• Problem to work on: Write the listing out again, all of it, word for word.

— begin —

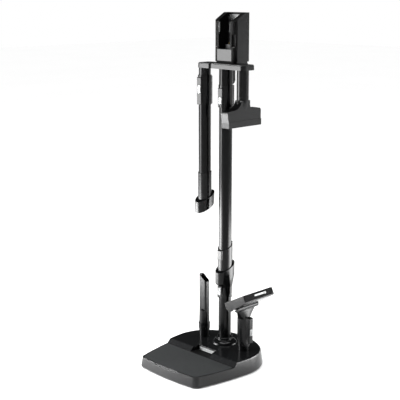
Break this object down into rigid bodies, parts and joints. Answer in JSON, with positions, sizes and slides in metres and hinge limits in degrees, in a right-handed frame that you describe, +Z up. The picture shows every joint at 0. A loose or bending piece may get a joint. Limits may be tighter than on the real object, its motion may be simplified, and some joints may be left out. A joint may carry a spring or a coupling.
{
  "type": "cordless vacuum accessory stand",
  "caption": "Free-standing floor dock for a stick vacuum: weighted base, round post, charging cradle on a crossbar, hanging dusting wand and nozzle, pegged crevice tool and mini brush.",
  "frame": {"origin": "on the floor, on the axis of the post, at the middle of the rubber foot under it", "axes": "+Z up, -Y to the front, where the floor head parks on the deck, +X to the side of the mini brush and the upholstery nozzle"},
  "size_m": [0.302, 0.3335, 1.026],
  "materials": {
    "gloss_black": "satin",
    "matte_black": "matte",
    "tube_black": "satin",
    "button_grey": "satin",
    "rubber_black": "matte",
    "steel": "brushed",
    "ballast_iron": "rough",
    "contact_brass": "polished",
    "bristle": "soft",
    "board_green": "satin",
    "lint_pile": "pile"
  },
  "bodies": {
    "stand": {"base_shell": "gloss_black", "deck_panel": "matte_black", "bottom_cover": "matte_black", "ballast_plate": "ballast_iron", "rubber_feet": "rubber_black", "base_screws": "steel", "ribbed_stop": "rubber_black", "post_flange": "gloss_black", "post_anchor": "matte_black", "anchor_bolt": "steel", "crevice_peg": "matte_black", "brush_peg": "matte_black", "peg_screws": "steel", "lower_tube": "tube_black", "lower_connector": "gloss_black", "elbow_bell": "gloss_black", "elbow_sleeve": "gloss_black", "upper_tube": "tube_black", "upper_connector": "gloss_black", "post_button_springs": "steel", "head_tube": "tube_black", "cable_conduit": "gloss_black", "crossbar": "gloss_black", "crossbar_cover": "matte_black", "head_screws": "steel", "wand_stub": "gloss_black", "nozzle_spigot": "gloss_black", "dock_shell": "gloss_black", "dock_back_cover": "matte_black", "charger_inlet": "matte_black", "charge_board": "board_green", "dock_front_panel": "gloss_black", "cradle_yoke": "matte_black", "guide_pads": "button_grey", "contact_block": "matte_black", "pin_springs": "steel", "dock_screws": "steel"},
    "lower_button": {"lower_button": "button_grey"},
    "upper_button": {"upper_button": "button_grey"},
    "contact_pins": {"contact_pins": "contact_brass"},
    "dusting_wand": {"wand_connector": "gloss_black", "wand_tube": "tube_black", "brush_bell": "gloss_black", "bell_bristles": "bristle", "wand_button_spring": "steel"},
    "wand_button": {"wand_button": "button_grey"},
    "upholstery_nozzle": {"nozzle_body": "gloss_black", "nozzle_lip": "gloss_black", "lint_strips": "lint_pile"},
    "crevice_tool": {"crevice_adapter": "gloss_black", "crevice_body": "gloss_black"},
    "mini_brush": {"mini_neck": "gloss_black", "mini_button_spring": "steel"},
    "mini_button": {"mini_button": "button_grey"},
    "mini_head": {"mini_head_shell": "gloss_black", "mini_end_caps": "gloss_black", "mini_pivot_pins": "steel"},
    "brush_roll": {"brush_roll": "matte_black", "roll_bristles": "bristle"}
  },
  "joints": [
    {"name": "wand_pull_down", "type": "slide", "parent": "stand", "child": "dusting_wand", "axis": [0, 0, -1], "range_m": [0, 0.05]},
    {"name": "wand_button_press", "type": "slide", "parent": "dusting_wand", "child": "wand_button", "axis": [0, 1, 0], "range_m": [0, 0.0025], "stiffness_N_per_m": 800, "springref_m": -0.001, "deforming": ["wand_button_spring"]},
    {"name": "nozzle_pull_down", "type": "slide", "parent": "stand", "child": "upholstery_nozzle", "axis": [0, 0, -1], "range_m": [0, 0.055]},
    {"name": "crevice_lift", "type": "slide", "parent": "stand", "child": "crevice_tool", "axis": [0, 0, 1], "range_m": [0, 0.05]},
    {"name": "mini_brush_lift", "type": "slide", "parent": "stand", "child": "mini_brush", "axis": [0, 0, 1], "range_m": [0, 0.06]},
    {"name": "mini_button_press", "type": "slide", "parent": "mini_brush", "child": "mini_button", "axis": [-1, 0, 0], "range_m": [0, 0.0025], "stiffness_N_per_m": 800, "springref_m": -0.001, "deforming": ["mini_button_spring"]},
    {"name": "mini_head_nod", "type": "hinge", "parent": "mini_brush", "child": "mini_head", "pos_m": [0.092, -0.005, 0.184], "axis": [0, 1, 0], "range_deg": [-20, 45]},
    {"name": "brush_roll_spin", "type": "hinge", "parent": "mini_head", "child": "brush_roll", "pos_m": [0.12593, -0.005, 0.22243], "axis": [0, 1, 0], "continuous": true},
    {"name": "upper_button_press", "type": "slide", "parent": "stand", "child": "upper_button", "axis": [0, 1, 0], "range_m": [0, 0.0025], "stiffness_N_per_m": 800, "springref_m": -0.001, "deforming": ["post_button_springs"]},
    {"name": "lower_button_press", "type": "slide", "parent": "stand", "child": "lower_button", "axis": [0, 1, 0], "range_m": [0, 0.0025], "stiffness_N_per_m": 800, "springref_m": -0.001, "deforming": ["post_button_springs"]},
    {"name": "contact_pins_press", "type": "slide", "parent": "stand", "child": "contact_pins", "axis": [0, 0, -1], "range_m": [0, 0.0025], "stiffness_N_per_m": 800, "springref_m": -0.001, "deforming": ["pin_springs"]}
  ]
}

— end —

• Solved problem:
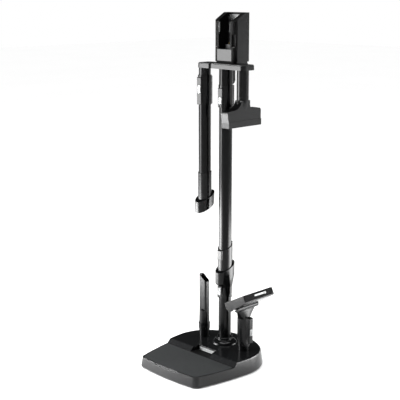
Break this object down into rigid bodies, parts and joints. Answer in JSON, with positions, sizes and slides in metres and hinge limits in degrees, in a right-handed frame that you describe, +Z up. The picture shows every joint at 0. A loose or bending piece may get a joint. Limits may be tighter than on the real object, its motion may be simplified, and some joints may be left out. A joint may carry a spring or a coupling.
{
  "type": "cordless vacuum accessory stand",
  "caption": "Free-standing floor dock for a stick vacuum: weighted base, round post, charging cradle on a crossbar, hanging dusting wand and nozzle, pegged crevice tool and mini brush.",
  "frame": {"origin": "on the floor, on the axis of the post, at the middle of the rubber foot under it", "axes": "+Z up, -Y to the front, where the floor head parks on the deck, +X to the side of the mini brush and the upholstery nozzle"},
  "size_m": [0.302, 0.3335, 1.026],
  "materials": {
    "gloss_black": "satin",
    "matte_black": "matte",
    "tube_black": "satin",
    "button_grey": "satin",
    "rubber_black": "matte",
    "steel": "brushed",
    "ballast_iron": "rough",
    "contact_brass": "polished",
    "bristle": "soft",
    "board_green": "satin",
    "lint_pile": "pile"
  },
  "bodies": {
    "stand": {"base_shell": "gloss_black", "deck_panel": "matte_black", "bottom_cover": "matte_black", "ballast_plate": "ballast_iron", "rubber_feet": "rubber_black", "base_screws": "steel", "ribbed_stop": "rubber_black", "post_flange": "gloss_black", "post_anchor": "matte_black", "anchor_bolt": "steel", "crevice_peg": "matte_black", "brush_peg": "matte_black", "peg_screws": "steel", "lower_tube": "tube_black", "lower_connector": "gloss_black", "elbow_bell": "gloss_black", "elbow_sleeve": "gloss_black", "upper_tube": "tube_black", "upper_connector": "gloss_black", "post_button_springs": "steel", "head_tube": "tube_black", "cable_conduit": "gloss_black", "crossbar": "gloss_black", "crossbar_cover": "matte_black", "head_screws": "steel", "wand_stub": "gloss_black", "nozzle_spigot": "gloss_black", "dock_shell": "gloss_black", "dock_back_cover": "matte_black", "charger_inlet": "matte_black", "charge_board": "board_green", "dock_front_panel": "gloss_black", "cradle_yoke": "matte_black", "guide_pads": "button_grey", "contact_block": "matte_black", "pin_springs": "steel", "dock_screws": "steel"},
    "lower_button": {"lower_button": "button_grey"},
    "upper_button": {"upper_button": "button_grey"},
    "contact_pins": {"contact_pins": "contact_brass"},
    "dusting_wand": {"wand_connector": "gloss_black", "wand_tube": "tube_black", "brush_bell": "gloss_black", "bell_bristles": "bristle", "wand_button_spring": "steel"},
    "wand_button": {"wand_button": "button_grey"},
    "upholstery_nozzle": {"nozzle_body": "gloss_black", "nozzle_lip": "gloss_black", "lint_strips": "lint_pile"},
    "crevice_tool": {"crevice_adapter": "gloss_black", "crevice_body": "gloss_black"},
    "mini_brush": {"mini_neck": "gloss_black", "mini_button_spring": "steel"},
    "mini_button": {"mini_button": "button_grey"},
    "mini_head": {"mini_head_shell": "gloss_black", "mini_end_caps": "gloss_black", "mini_pivot_pins": "steel"},
    "brush_roll": {"brush_roll": "matte_black", "roll_bristles": "bristle"}
  },
  "joints": [
    {"name": "wand_pull_down", "type": "slide", "parent": "stand", "child": "dusting_wand", "axis": [0, 0, -1], "range_m": [0, 0.05]},
    {"name": "wand_button_press", "type": "slide", "parent": "dusting_wand", "child": "wand_button", "axis": [0, 1, 0], "range_m": [0, 0.0025], "stiffness_N_per_m": 800, "springref_m": -0.001, "deforming": ["wand_button_spring"]},
    {"name": "nozzle_pull_down", "type": "slide", "parent": "stand", "child": "upholstery_nozzle", "axis": [0, 0, -1], "range_m": [0, 0.055]},
    {"name": "crevice_lift", "type": "slide", "parent": "stand", "child": "crevice_tool", "axis": [0, 0, 1], "range_m": [0, 0.05]},
    {"name": "mini_brush_lift", "type": "slide", "parent": "stand", "child": "mini_brush", "axis": [0, 0, 1], "range_m": [0, 0.06]},
    {"name": "mini_button_press", "type": "slide", "parent": "mini_brush", "child": "mini_button", "axis": [-1, 0, 0], "range_m": [0, 0.0025], "stiffness_N_per_m": 800, "springref_m": -0.001, "deforming": ["mini_button_spring"]},
    {"name": "mini_head_nod", "type": "hinge", "parent": "mini_brush", "child": "mini_head", "pos_m": [0.092, -0.005, 0.184], "axis": [0, 1, 0], "range_deg": [-20, 45]},
    {"name": "brush_roll_spin", "type": "hinge", "parent": "mini_head", "child": "brush_roll", "pos_m": [0.12593, -0.005, 0.22243], "axis": [0, 1, 0], "continuous": true},
    {"name": "upper_button_press", "type": "slide", "parent": "stand", "child": "upper_button", "axis": [0, 1, 0], "range_m": [0, 0.0025], "stiffness_N_per_m": 800, "springref_m": -0.001, "deforming": ["post_button_springs"]},
    {"name": "lower_button_press", "type": "slide", "parent": "stand", "child": "lower_button", "axis": [0, 1, 0], "range_m": [0, 0.0025], "stiffness_N_per_m": 800, "springref_m": -0.001, "deforming": ["post_button_springs"]},
    {"name": "contact_pins_press", "type": "slide", "parent": "stand", "child": "contact_pins", "axis": [0, 0, -1], "range_m": [0, 0.0025], "stiffness_N_per_m": 800, "springref_m": -0.001, "deforming": ["pin_springs"]}
  ]
}